Bulgarian government survives no-confidence vote

Bulgarian government survives no-confidence vote
By Dimitar Koychev February 19, 2016

As expected, the Bulgarian government survived a no-confidence vote on February 19 by a substantial margin. The no-confidence motion was filed on February 11 by 69 MPs, who accused the government of failing the population in the provision of healthcare.

Just 80 lawmakers voted in favour of the motion to dismiss the prime minister Boyko Borissov’s minority government, while in order to be successful, the motion had to be supported by 121 votes in the 240-member assembly. Notably, almost all members of the Reformist Bloc, including those who decided recently to quit the government, voted against the motion.

The opposition Socialist Party (BSP) and Movement for Rights and Freedoms (DPS) are understood to have spent considerable time discussing how to file a no-confidence motion against the government, deciding in the end to base it on the government’s healthcare strategy.
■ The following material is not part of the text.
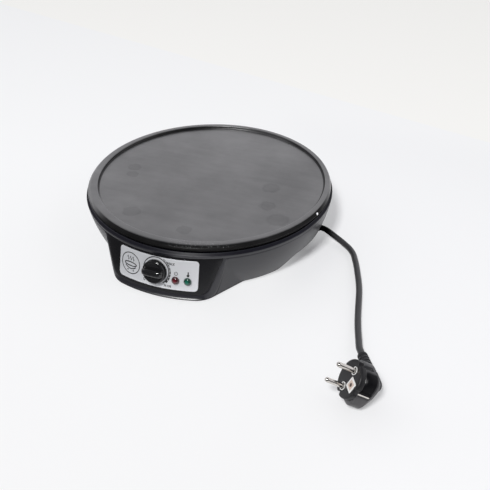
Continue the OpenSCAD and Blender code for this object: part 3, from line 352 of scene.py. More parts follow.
def piece(name, grids, coat, body, stands_for=(), sharp=35, closed=True):
    """One object from grids of points in mm about the plate's axis. Each grid is (points,
    wraps along rows, wraps along columns). Seams and poles are merged."""
    points, faces, count = [], [], 0
    for grid, wrap_rows, wrap_columns in grids:
        index = np.arange(grid.shape[0] * grid.shape[1]).reshape(grid.shape[:2]) + count
        index = np.vstack([index, index[:1]]) if wrap_rows else index
        index = np.hstack([index, index[:, :1]]) if wrap_columns else index
        quads = np.stack([index[:-1, :-1], index[:-1, 1:], index[1:, 1:], index[1:, :-1]], -1)
        points.append(grid.reshape(-1, 3))
        faces.append(quads.reshape(-1, 4))
        count += len(points[-1])
    mesh = bpy.data.meshes.new(name)
    places = in_frame(np.concatenate(points))
    mesh.from_pydata(places.tolist(), [], np.concatenate(faces).tolist())
    work = bmesh.new()
    work.from_mesh(mesh)
    bmesh.ops.remove_doubles(work, verts=work.verts, dist=2e-6)
    bmesh.ops.dissolve_degenerate(work, edges=work.edges, dist=1e-7)
    if closed:
        bmesh.ops.recalc_face_normals(work, faces=work.faces)
    work.to_mesh(mesh)
    work.free()
    mesh.shade_smooth()
    mesh.set_sharp_from_angle(angle=math.radians(sharp))
    made = bpy.data.objects.new(name, mesh)
    bpy.context.scene.collection.objects.link(made)
    mesh.materials.append(coat)
    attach(made, body)
    if stands_for:
        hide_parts(*stands_for)
    return made


def moulded(colour, rough, grain=0.3, cloud=0.06, lift=1.5):
    """Moulded plastic: spark grain under half a millimetre, and a slow drift in tone and
    gloss over a few centimetres."""

    def pattern(place):
        drift = place.noise(28, 3)
        fine = place.noise(2300, 1)
        pale = tuple(min(1, c * lift + 0.003) for c in colour) + (1,)
        deep = tuple(c * 0.8 for c in colour) + (1,)
        return {
            "Base Color": drift.mix(deep, pale),
            "Roughness": rough + (drift - 0.5) * cloud + (fine - 0.5) * 0.05,
            "Normal": fine.bump(grain, 0.00004),
        }

    return pattern


def lead_vinyl(place):
    """Satin, and darker and duller for the first few centimetres out of the gland."""
    past_gland = place.axes()[0].step(0.147, 0.175)
    sockets = moulded((0.026, 0.026, 0.028), 0.42)(place)
    return {**sockets, "Base Color": past_gland.mix((0.004, 0.004, 0.004, 1), sockets["Base Color"]),
            "Coat Weight": past_gland * 0.9 + 0.05}


lead_black = finish("lead_black", lead_vinyl, IOR=1.05, Coat_IOR=1.52, Coat_Roughness=0.42)
lead_path = spline([*LEAD_ROUTE, on_plug([NECK_END + 0.1, 0, NECK_Z])])
lead = piece("lead", [(sweep(lead_path, LEAD_R), False, True)], lead_black, "crepe_maker",
             ("power_cord",))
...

However, attempts to drum up support for the motion failed.

The motion was supported all 38 MPs from the BSP, all 30 from the predominantly ethnic Turk DPS, nine (out of 11) from the opposition nationalist party Ataka, as well as three independent MPs, Dnevnik daily reported.
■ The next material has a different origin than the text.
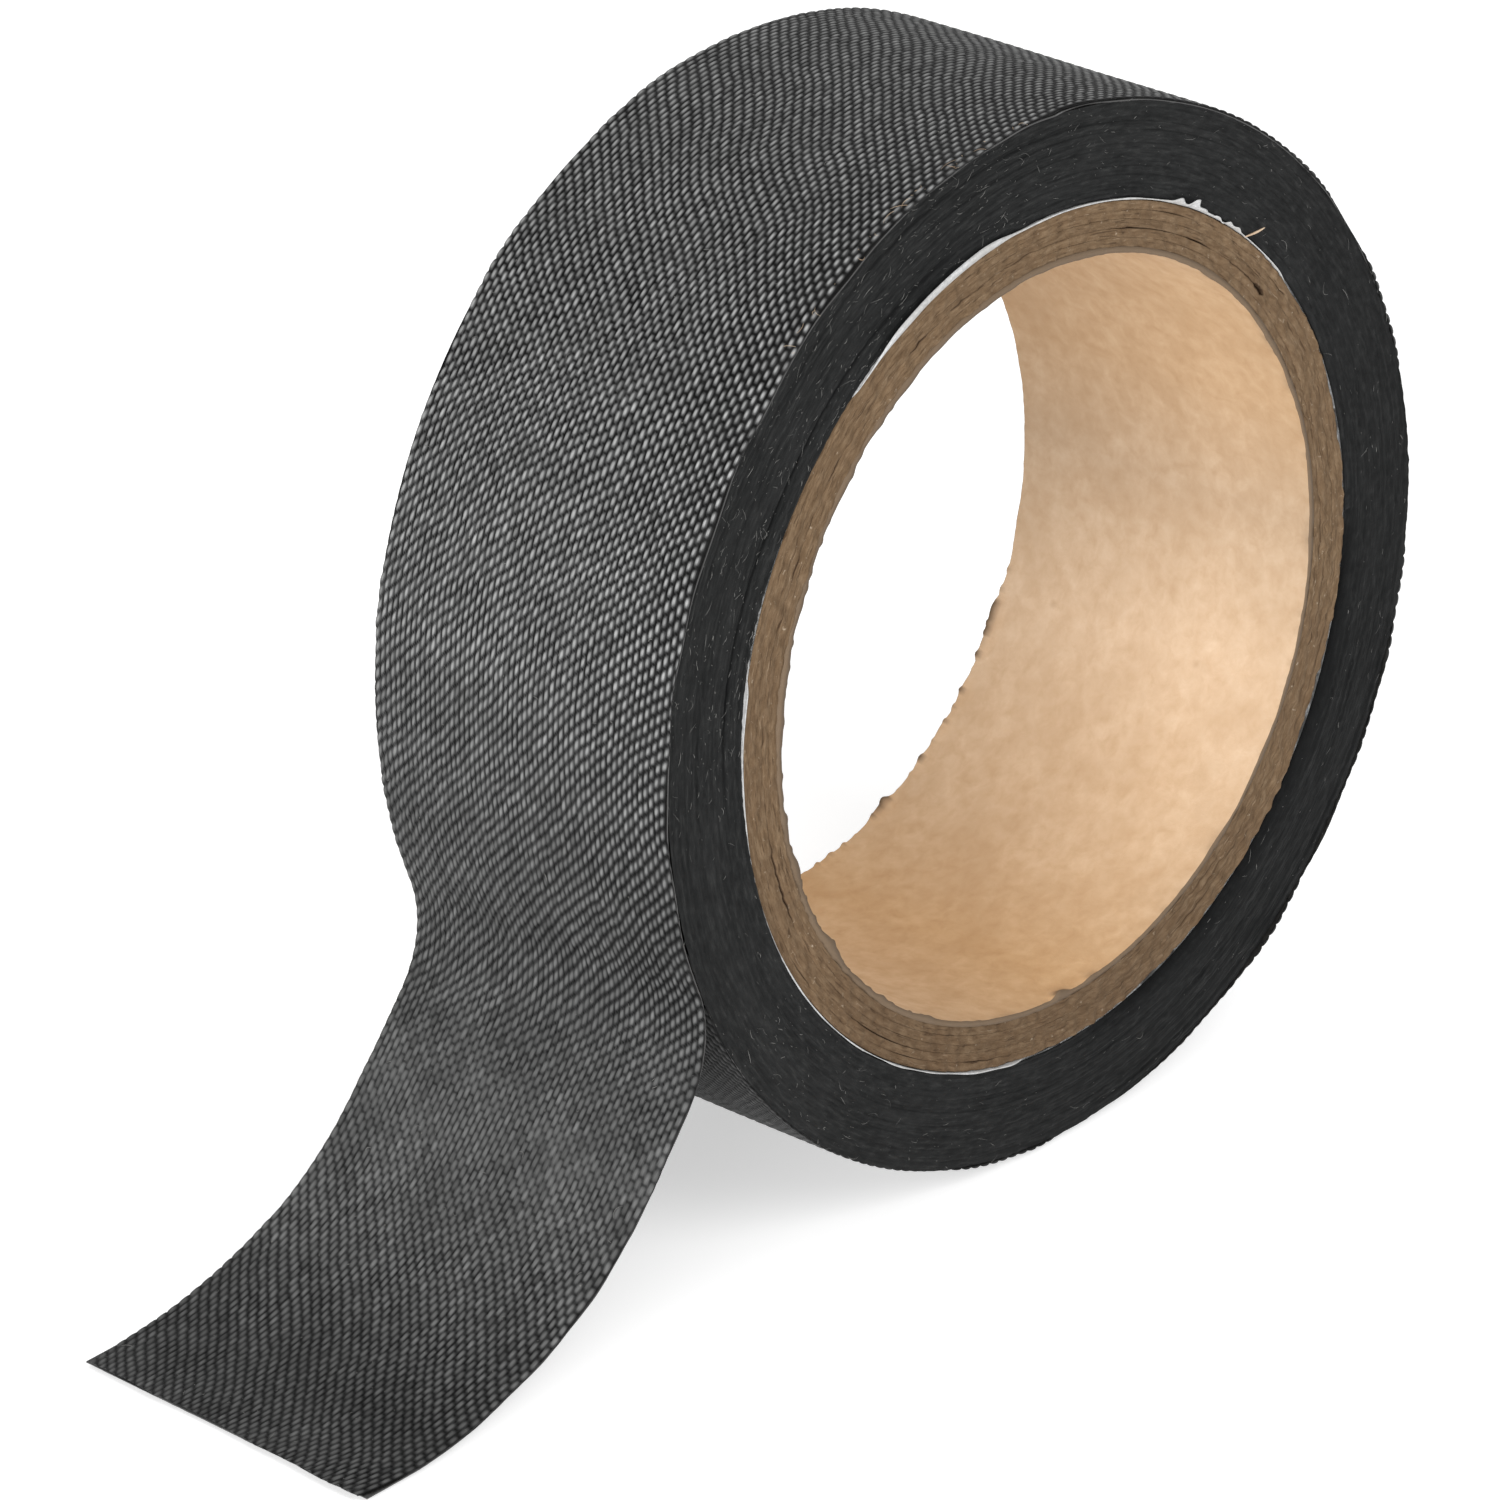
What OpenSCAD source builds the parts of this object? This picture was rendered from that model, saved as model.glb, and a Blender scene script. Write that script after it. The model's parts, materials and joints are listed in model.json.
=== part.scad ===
// Roll of woven cloth tape on a paperboard core, with a free tail.
// The roll's axis is Y, the origin is the middle of the bore, and the roll
// stands on its rim with the tail's end resting on the same surface.

/* [Core] */
// Radius of the bore through the core
bore_r = 25.4; // [19:0.1:38.1]
// Thickness of the smooth ply that lines the bore
liner_t = 0.4; // [0.2:0.05:0.8]
// Thickness of one board ply
ply_t = 0.6; // [0.4:0.05:1]
// Thickness of the white ply that the tape is stuck to
outer_ply_t = 0.2; // [0.1:0.05:0.5]

/* [Tape] */
// Width of the tape, and of the roll
tape_w = 25.4; // [12:0.1:50]
// Thickness of the woven cloth
cloth_t = 0.2; // [0.15:0.01:0.3]
// Thickness of the adhesive on the cloth's inner side
adhesive_t = 0.1; // [0.05:0.01:0.15]
// Turns wound on the core beneath the outermost turn
turns = 22; // [8:1:60]

/* [Tail] */
// Polar angle at which the tape leaves the roll, from +X towards +Z
peel_angle = 200.8; // [195:0.1:210]
// Length of the stretch that stays with the outermost turn
root_len = 5.6; // [4:0.8:6.4]
// Length of each bending stretch of the tail
segment_len = 7.2; // [5.6:0.8:8]

/* [Hidden] */

PLIES = 5;                  // board plies between the liner and the white ply
SEGMENTS = 5;               // bending stretches of the tail
RUNNING_GAP = 0.05;         // radial gap under the outermost turn
START_GAP = 12;             // degrees from the peel line to the outermost turn's start
HINGE_GAP = 0.02;           // gap around each bend line of the cloth
STEP = 0.8;                 // spacing of the points along the tail
$fn = 96;

ply_start_r = bore_r + liner_t;
outer_ply_r = ply_start_r + PLIES * ply_t;
core_r = outer_ply_r + outer_ply_t;
tape_t = cloth_t + adhesive_t;
turn_r = core_r + turns * tape_t;
roll_r = turn_r + tape_t;

// The tail runs along a curve through the middle of the cloth. Its heading
// turns away from the roll by these angles, at these fractions of its length:
// a crease near the peel line, a straighter stretch, then a slow curl.
TAIL_TURN = [[0, 0], [0.19, 58], [0.38, 62], [0.58, 82], [0.77, 96], [0.96, 109], [1, 111]];
tail_len = root_len + SEGMENTS * segment_len;
root_steps = round(root_len / STEP);
segment_steps = round(segment_len / STEP);
tail_steps = root_steps + SEGMENTS * segment_steps;

function heading(s) = peel_angle + 90 - lookup(s / tail_len, TAIL_TURN);
function along(a) = [cos(a), sin(a)];
function inward(i) = along(heading(i * STEP) + 90);
function cloth_mid_r() = roll_r - cloth_t / 2;

TAIL = [
    for (i = 0, p = cloth_mid_r() * along(peel_angle);
         i <= tail_steps;
         i = i + 1, p = p + STEP * along(heading((i - 0.5) * STEP)))
        p
];

function bend_index(k) = root_steps + (k - 1) * segment_steps;
function start_index(k) = max(0, bend_index(k));

// Side outline of a layer of the tail, between two offsets from the cloth's middle
function layer_outline(from, to, low, high) = concat(
    [for (i = [from:to]) TAIL[i] + low * inward(i)],
    [for (i = [to:-1:from]) TAIL[i] + high * inward(i)]
);

module across() {
    rotate([90, 0, 0])
        linear_extrude(tape_w, center = true)
            children();
}

module ring(inner_r, outer_r) {
    rotate([90, 0, 0])
        difference() {
            cylinder(h = tape_w, r = outer_r, center = true);
            cylinder(h = tape_w + 2, r = inner_r, center = true);
        }
}

module open_ring(inner_r, outer_r) {
    rotate([90, 0, 0])
        rotate_extrude(start = peel_angle + START_GAP, angle = 360 - START_GAP)
            translate([inner_r, -tape_w / 2])
                square([outer_r - inner_r, tape_w]);
}

module bend_pin(k, r, extra = 0) {
    p = TAIL[bend_index(k)];
    translate([p[0], 0, p[1]])
        rotate([90, 0, 0])
            cylinder(h = tape_w + extra, r = r, center = true);
}

// A stretch of cloth from one bend line to the next: a hollow edge at its
// start turns on the round edge of the stretch before it.
// Stretch 0 is the tail's root, which stays with the outermost turn.
module cloth_stretch(k) {
    outline = layer_outline(start_index(k), bend_index(k + 1), -cloth_t / 2, cloth_t / 2);
    difference() {
        union() {
            across() polygon(outline);
            if (k < SEGMENTS) bend_pin(k + 1, cloth_t / 2);
        }
        if (k > 0) bend_pin(k, cloth_t / 2 + HINGE_GAP, 2);
    }
}

module adhesive_stretch(k) {
    relief_r = tape_t - cloth_t / 2 + HINGE_GAP;
    outline = layer_outline(start_index(k), bend_index(k + 1), cloth_t / 2, tape_t - cloth_t / 2);
    difference() {
        across() polygon(outline);
        if (k > 0) bend_pin(k, relief_r, 2);
        if (k < SEGMENTS) bend_pin(k + 1, relief_r, 2);
    }
}

module core_liner() {
    color("burlywood") ring(bore_r, ply_start_r);
}

module core_ply(i) {
    color("rosybrown") ring(ply_start_r + (i - 1) * ply_t, ply_start_r + i * ply_t);
}

module core_outer_ply() {
    color("whitesmoke") ring(outer_ply_r, core_r);
}

module wound_tape() {
    color([0.15, 0.15, 0.16]) ring(core_r, turn_r - RUNNING_GAP);
}

module outer_turn_cloth() {
    color([0.28, 0.28, 0.29]) open_ring(turn_r + adhesive_t, roll_r);
}

module outer_turn_adhesive() {
    color([0.08, 0.08, 0.08]) open_ring(turn_r, turn_r + adhesive_t);
}

module tail_cloth(k) {
    color([0.28, 0.28, 0.29]) cloth_stretch(k);
}

module tail_adhesive(k) {
    color([0.08, 0.08, 0.08]) adhesive_stretch(k);
}

core_liner();
core_ply(1);  // core_ply_1
core_ply(2);  // core_ply_2
core_ply(3);  // core_ply_3
core_ply(4);  // core_ply_4
core_ply(5);  // core_ply_5
core_outer_ply();
wound_tape();
outer_turn_cloth();
outer_turn_adhesive();
tail_cloth(0);  // tail_root_cloth
tail_adhesive(0);  // tail_root_adhesive
tail_cloth(1);  // tail_1_cloth
tail_adhesive(1);  // tail_1_adhesive
tail_cloth(2);  // tail_2_cloth
tail_adhesive(2);  // tail_2_adhesive
tail_cloth(3);  // tail_3_cloth
tail_adhesive(3);  // tail_3_adhesive
tail_cloth(4);  // tail_4_cloth
tail_adhesive(4);  // tail_4_adhesive
tail_cloth(5);  // tail_5_cloth
tail_adhesive(5);  // tail_5_adhesive
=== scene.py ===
"""Looks of a roll of woven cloth tape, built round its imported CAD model.

Distances s run along the tape in metres: 0 at the peel line, positive on the tail, negative back round
the roll. Places u run across it, from 0 at the near edge. Seeds only choose one random pattern.
"""
import json
import math

import bpy
import numpy as np
from mathutils import Matrix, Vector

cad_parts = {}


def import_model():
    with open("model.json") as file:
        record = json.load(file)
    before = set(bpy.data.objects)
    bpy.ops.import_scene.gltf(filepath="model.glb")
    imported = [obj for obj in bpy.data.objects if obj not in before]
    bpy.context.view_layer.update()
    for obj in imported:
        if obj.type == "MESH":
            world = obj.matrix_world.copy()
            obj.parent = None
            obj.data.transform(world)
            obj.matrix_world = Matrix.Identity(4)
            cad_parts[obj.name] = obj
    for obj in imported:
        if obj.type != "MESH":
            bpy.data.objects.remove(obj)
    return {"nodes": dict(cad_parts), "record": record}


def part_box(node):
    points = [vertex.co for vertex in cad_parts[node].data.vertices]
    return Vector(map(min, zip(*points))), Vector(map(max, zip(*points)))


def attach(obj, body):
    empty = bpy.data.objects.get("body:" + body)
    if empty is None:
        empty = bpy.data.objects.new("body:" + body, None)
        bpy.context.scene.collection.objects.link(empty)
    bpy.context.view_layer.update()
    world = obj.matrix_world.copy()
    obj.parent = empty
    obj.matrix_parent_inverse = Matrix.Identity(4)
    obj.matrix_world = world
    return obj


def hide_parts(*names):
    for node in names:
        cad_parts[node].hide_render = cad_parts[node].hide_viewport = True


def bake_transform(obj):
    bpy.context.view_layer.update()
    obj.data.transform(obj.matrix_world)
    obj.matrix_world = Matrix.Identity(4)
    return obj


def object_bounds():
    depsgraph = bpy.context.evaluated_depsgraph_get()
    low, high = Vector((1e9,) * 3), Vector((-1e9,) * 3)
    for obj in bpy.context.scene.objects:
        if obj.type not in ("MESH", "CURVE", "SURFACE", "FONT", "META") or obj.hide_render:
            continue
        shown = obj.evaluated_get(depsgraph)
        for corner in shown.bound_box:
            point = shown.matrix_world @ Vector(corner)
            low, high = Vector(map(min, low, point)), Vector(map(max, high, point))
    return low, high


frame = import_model()
cad_low, cad_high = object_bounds()

MM = 0.001
TURN = 2 * math.pi

# -------- sizes from the frame
BORE_R = frame["record"]["mounts"][0]["dims"]["r_mm"] * MM
LINER_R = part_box("core_liner")[1].x
PLIES = [name for name in sorted(frame["nodes"]) if name.startswith("core_ply_")]
PLY_RADII = [LINER_R] + [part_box(name)[1].x for name in PLIES]
CORE_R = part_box("core_outer_ply")[1].x
ROLL_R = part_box("outer_turn_cloth")[1].z
GLUE_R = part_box("outer_turn_adhesive")[1].z
HALF_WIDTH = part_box("wound_tape")[1].y
CLOTH_T = ROLL_R - GLUE_R
GLUE_T = 0.1 * MM
TAPE_T = CLOTH_T + GLUE_T
TURNS = round((ROLL_R - TAPE_T - CORE_R) / TAPE_T)
UNDER_GAP = 0.1 * MM  # room under the outermost turn
BLOCK_R = ROLL_R - TAPE_T - UNDER_GAP  # outside of the wound block
NEAR, FAR = -1, 1  # the side towards the camera, and the side away from it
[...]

There were 130 votes against the motion and five abstentions. The votes against came from Borissov’s ruling centre-right Citizens for European Development of Bulgaria (GERB), its junior coalition partner Reformist Bloc, the left-wing Alternative for Bulgarian Revival (ABV), which has one cabinet member, the nationalist Patriotic Front that usually supports the government, as well as three independent lawmakers.

The Reformist Bloc, which has 23 lawmakers, accounted for 21 of the votes against. This means that most MPs in the bloc’s 10-member opposition faction have supported the government.

The five abstentions came from the Bulgarian Democratic Centre.

This was the first no-confidence vote against the current coalition government led by GERB, which and has been in office since November 2014. GERB is now in power for the second time; its first government, when it ruled without coalition partners, was in power from July 2009 to March 2013.